PRINTABLE PAGE

Ex-Professor at Yale Wins Resentencing in Pornography

Originally published by The New York Times, May 13, 2003

A federal appellate court has upheld the conviction but ordered a review of the sentencing of a former Yale University professor convicted of downloading tens of thousands of images of child pornography.

On May 2, the United States Court of Appeals for the Second Circuit in New York ordered that Federal District Court in Hartford resentence the professor, Antonio Lasaga, an award-winning geochemist and a former house master in Saybrook College, one of Yale's residential colleges.

Mr. Lasaga pleaded guilty in 2000 to receiving 150,000 pornographic images of children on his home and university computers and to possessing two videotapes depicting his own sexual activities with a child. He was sentenced by Judge Alvin W. Thompson in February 2002 to 15 years in prison.

Mr. Lasaga also pleaded no contest that month in state court to charges of raping a boy he mentored when the child was 11 and 12 and filming the assault.

He was sentenced to 20 years, to be served concurrently with the federal sentence. His lawyer, Diane Polan of New Haven, is appealing the state conviction.

In dismissing the federal sentence, the circuit court found that the sentence was too long.

At the appellate hearing on Jan. 10, Ms. Polan had argued that her client's sentence was longer than the 9 to 11 years recommended under federal guidelines.

Reached yesterday by telephone, Ms. Polan said she would not speculate on what the new sentence would be.

In her appeal, Ms. Polan had argued that the images received by Mr. Lasaga were not illegal since most of them were not of actual children but were computer-generated images and therefore protected by the First Amendment.

The government argued that such a distinction did not figure in the charge or in Mr. Lasaga's plea, said John A. Danaher III, a deputy United States attorney.

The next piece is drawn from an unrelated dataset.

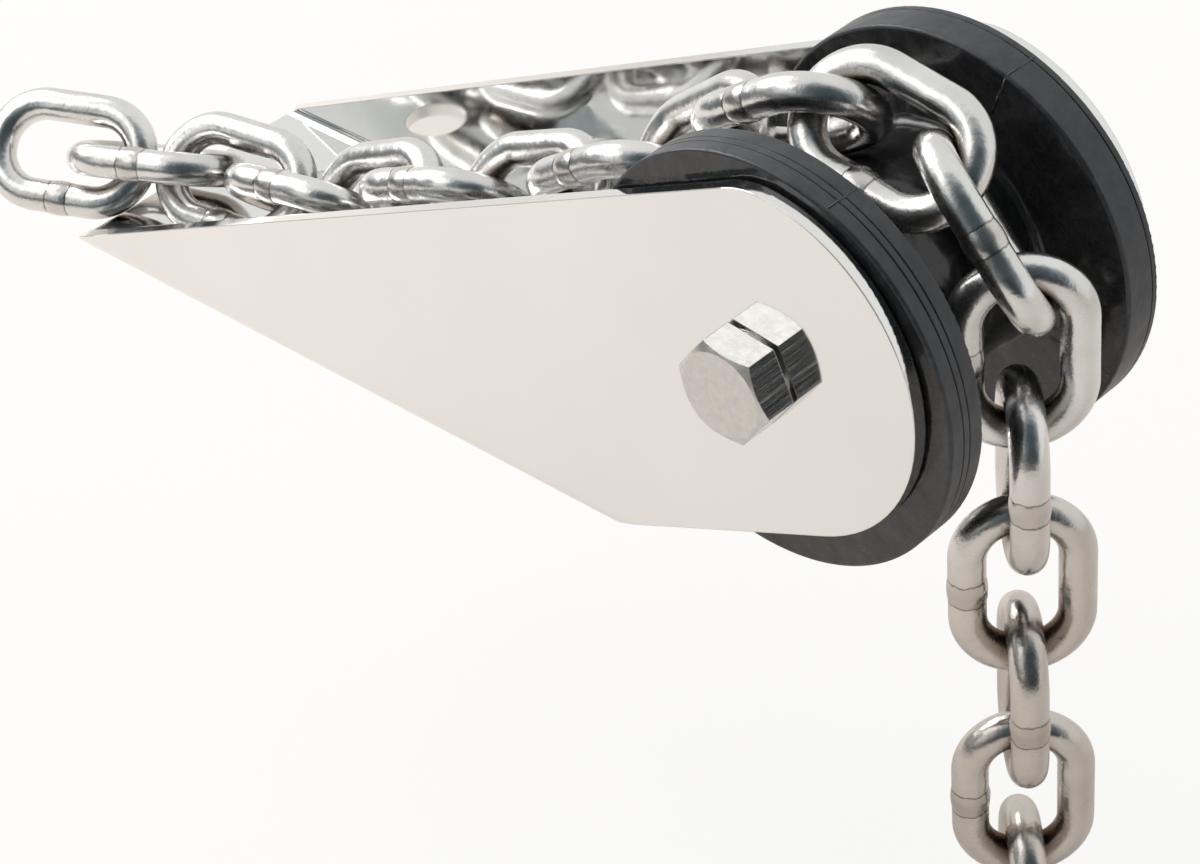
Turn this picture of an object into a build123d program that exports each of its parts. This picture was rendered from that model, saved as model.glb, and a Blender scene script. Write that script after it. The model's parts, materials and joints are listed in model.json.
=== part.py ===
"""Chain fairlead: a folded stainless channel with a moulded roller in its raised nose.

Millimetres, +Z up. The channel's flat base lies on the deck at z = 0, the nose and its
roller point along +X, and Y runs along the roller's axle. The chain that the fairlead
leads lies in the channel, rises to the roller, bends over it and hangs in front.
"""
import os
from math import cos, degrees, pi, radians, sin, sqrt, tan

from build123d import *

os.makedirs("parts", exist_ok=True)

# folded channel
PLATE = 4.0
CHANNEL_INSIDE = 80.0
BEND_INSIDE = 2.5
BASE_LENGTH = 204.0
AFT_HEIGHT = 4.6
TOP_SLOPE = 24.7
NOSE_SLOPE = 23.8
NOSE_RADIUS = 47.0
NOSE_AHEAD = 1.5
NOSE_ABOVE = 4.5
NOSE_BLEND = 24.0

# deck bolt holes
DECK_HOLE = 18.0
DECK_HOLE_SPACING_X = 126.0
DECK_HOLE_SPACING_Y = 35.0

# axle position, from the middle of the base and from the deck
AXLE_X = 158.0
AXLE_Z = 72.5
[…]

The new sentencing hearing has not been scheduled. Mr. Danaher said yesterday that his office would decide its next step this week, including whether to ask for another hearing before the federal appellate court. "He could still be sentenced at the top of the range to 14 instead of 15 years," Mr. Danaher said, referring to Mr. Lasaga, an inmate at a federal prison in Cumberland, Md.

According to evidence presented at his federal sentencing, Mr. Lasaga was investigated but not charged in three out-of-state episodes of pedophilia beginning in 1981.